In replying directly about the suggestion that I should meet a deputation, I should prefer it if we could allow these meetings to take place between the regional director and the county council officials. I have seen the regional director of our West Midlands Region today about this very subject and have made plain my desire for the meetings to be held at an early stage so that the matter can be thrashed out without delay. I realise the implications not only for the road decisions for the area but also for the structure plan, and so on.
As I understand it, a number of technical factors have to be taken into account, and reference has been made to one or two of them. In reaching our decision on the eastern bypass, should we declare the results of the public consultation, declare a firm line and leave it at that, indicating that we do not believe that it is right to go ahead in the immediate future, or do we say that the scheme is abandoned? What happens in the Torton area, which is the real problem area, where the A499 jinks around and there are some difficult parts? What is the proper relationship, in the eyes of the county council, between the Bewdley bypass and the eastern bypass? I think that the Bewdley bypass can be justified quite independently of the eastern bypass. Certainly the decision not to go ahead with the eastern bypass will reduce the economic advantages of the Bewdley bypass but will not affect the environmental case for it.

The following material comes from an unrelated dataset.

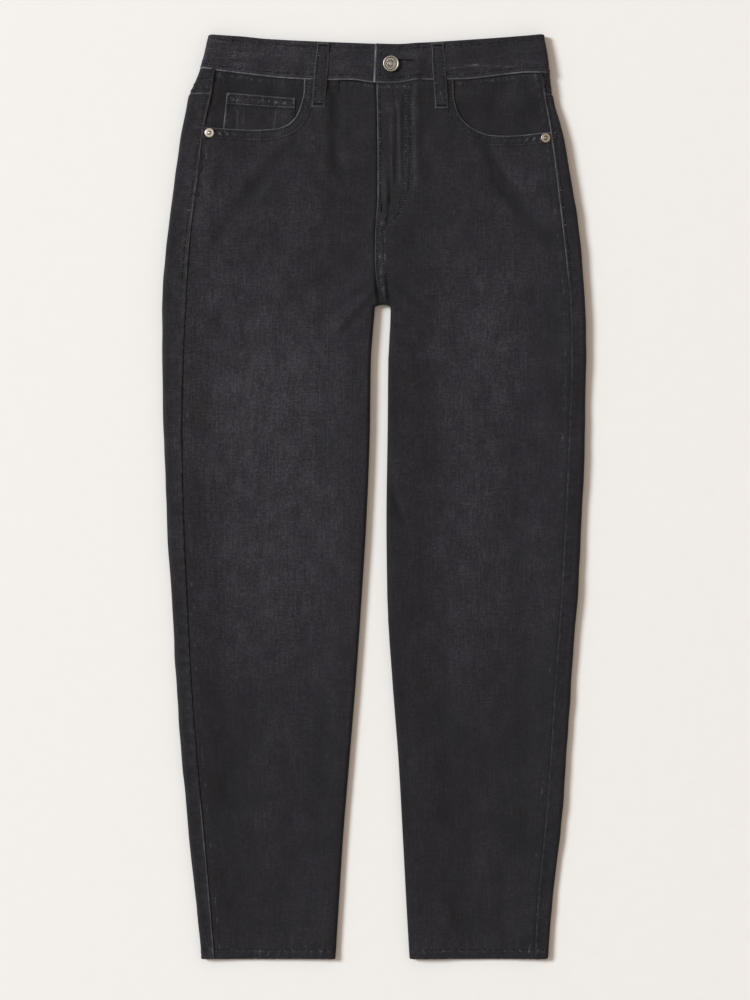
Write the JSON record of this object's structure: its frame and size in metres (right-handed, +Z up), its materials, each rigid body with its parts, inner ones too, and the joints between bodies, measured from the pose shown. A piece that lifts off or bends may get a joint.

A number of important technical decisions will have to be thrashed out in all these areas. I should prefer it if we could proceed by means of having these meetings at official level between the county council and officials of my Department. But certainly, if the hon. Gentleman feels at the end of the day that he would like to see me with a deputation, I shall gladly see him. I feel, however, that it would be right, as a matter of practicality, to proceed in the way that I have suggested. I hope that that full and speedy consultation will sort out the genuine problems in this area in an amicable fashion.